[PROBLEM DESCRIPTION]
Only the lines from the line that has "channel of slot n" through the line that has "for node in" should be reproduced, exactly and with both ends kept.

[INFORMATION SHOWN]
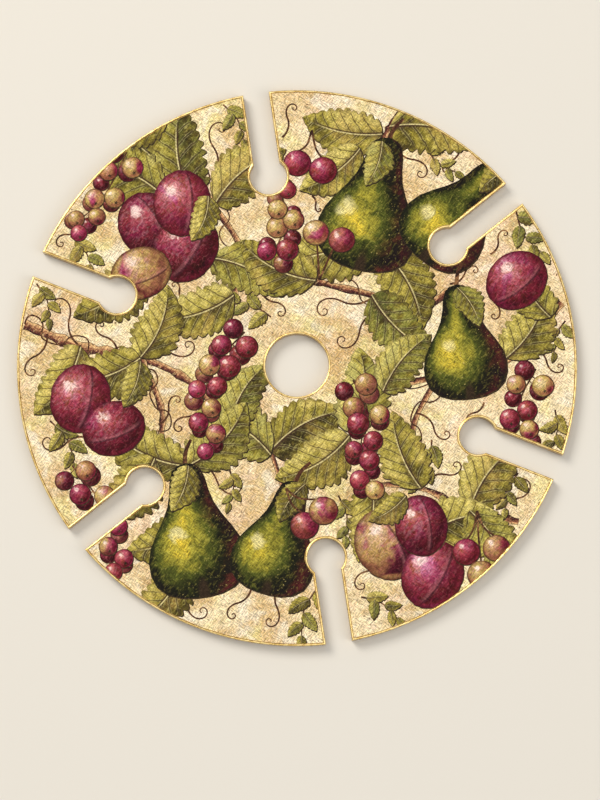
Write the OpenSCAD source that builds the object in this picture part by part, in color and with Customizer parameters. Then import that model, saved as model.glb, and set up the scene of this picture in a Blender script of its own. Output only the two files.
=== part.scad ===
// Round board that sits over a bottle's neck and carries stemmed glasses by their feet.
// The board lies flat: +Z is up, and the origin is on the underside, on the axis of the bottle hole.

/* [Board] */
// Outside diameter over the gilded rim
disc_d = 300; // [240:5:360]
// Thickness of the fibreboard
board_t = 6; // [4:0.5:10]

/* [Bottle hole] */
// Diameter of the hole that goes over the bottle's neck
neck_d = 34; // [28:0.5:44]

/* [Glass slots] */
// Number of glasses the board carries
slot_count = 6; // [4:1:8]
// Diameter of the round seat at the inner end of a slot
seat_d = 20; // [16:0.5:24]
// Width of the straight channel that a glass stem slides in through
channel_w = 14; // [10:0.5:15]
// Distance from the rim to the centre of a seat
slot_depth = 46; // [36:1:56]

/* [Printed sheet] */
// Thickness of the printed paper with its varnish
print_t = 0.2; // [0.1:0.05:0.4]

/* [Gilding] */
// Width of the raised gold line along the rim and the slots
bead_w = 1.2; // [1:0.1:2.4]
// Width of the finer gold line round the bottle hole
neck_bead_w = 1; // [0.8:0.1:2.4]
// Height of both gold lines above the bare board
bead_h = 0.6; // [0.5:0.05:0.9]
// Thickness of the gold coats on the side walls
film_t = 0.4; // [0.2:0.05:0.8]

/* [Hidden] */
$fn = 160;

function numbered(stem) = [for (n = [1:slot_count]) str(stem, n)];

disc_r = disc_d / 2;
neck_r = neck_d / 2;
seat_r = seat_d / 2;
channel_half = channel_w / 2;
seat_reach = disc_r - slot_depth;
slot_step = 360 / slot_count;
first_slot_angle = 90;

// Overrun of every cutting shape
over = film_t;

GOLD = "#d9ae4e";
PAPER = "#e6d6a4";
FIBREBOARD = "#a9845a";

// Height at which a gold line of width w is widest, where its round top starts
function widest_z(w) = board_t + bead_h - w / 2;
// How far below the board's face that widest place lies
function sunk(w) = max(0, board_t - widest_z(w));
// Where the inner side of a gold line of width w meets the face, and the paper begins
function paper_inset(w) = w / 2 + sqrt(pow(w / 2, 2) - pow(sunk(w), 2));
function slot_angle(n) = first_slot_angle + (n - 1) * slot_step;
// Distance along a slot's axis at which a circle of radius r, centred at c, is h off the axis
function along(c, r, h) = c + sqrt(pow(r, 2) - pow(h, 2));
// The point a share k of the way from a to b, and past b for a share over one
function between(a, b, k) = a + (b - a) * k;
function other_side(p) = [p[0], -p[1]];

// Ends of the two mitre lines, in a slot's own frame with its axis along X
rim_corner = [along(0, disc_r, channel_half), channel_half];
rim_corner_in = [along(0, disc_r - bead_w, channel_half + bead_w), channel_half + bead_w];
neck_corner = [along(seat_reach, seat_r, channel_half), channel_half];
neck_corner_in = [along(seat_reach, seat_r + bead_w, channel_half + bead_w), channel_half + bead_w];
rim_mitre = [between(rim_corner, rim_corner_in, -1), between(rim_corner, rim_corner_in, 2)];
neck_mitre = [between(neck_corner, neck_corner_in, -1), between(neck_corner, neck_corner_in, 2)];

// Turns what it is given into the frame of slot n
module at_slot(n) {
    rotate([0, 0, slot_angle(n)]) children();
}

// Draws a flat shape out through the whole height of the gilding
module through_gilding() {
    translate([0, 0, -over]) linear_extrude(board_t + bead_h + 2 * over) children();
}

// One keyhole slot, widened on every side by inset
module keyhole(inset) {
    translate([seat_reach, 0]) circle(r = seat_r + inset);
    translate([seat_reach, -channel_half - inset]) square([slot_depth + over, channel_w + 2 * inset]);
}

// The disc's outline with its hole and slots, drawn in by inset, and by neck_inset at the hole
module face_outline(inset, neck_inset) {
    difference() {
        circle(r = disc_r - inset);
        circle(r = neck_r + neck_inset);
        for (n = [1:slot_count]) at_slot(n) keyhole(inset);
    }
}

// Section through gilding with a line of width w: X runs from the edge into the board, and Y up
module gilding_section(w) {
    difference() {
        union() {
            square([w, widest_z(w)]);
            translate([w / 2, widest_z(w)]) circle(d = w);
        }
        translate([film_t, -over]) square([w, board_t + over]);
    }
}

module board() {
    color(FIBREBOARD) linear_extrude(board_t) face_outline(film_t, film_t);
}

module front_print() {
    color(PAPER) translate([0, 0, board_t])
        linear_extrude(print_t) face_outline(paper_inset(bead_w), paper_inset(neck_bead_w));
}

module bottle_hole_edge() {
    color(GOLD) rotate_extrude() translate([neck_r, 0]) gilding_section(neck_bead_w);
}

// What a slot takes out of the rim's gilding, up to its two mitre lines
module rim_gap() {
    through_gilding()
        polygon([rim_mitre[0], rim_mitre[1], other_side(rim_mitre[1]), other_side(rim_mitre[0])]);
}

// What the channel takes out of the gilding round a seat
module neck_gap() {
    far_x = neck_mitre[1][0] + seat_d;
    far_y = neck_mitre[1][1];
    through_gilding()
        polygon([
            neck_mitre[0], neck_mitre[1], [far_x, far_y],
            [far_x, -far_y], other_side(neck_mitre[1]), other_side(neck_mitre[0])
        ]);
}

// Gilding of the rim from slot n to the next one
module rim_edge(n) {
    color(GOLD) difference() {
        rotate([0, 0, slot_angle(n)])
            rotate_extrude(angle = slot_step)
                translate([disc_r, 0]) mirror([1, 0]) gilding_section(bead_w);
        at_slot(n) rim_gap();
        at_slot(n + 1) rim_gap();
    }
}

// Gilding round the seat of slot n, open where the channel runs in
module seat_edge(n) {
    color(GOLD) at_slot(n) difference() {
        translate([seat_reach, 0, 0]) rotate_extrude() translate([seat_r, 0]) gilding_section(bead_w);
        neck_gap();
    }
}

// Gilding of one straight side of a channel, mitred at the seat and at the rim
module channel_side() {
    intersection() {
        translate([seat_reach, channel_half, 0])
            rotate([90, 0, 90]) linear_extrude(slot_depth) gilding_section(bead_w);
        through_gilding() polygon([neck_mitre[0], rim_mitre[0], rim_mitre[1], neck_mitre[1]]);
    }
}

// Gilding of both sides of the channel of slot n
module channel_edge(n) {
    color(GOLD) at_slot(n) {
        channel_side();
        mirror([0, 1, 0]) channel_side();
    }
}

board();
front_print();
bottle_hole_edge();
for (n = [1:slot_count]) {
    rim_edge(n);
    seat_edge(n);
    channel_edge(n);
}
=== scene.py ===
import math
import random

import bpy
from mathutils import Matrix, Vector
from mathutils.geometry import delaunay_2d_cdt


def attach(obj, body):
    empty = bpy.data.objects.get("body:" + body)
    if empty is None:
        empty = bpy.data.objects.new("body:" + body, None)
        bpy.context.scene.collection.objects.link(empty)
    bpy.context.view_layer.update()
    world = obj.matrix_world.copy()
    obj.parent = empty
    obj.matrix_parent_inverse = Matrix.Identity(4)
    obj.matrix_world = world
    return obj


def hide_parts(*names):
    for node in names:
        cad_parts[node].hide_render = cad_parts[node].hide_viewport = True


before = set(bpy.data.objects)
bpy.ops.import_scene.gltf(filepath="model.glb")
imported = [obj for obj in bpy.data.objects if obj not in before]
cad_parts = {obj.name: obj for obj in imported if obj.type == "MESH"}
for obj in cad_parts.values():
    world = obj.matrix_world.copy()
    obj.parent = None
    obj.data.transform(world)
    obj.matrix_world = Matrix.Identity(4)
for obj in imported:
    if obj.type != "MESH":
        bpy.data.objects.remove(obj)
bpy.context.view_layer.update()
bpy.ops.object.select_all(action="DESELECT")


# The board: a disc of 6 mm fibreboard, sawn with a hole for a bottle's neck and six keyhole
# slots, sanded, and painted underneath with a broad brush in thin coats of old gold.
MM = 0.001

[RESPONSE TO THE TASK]
// Gilding of both sides of the channel of slot n
module channel_edge(n) {
    color(GOLD) at_slot(n) {
        channel_side();
        mirror([0, 1, 0]) channel_side();
    }
}

board();
front_print();
bottle_hole_edge();
for (n = [1:slot_count]) {
    rim_edge(n);
    seat_edge(n);
    channel_edge(n);
}
=== scene.py ===
import math
import random

import bpy
from mathutils import Matrix, Vector
from mathutils.geometry import delaunay_2d_cdt


def attach(obj, body):
    empty = bpy.data.objects.get("body:" + body)
    if empty is None:
        empty = bpy.data.objects.new("body:" + body, None)
        bpy.context.scene.collection.objects.link(empty)
    bpy.context.view_layer.update()
    world = obj.matrix_world.copy()
    obj.parent = empty
    obj.matrix_parent_inverse = Matrix.Identity(4)
    obj.matrix_world = world
    return obj


def hide_parts(*names):
    for node in names:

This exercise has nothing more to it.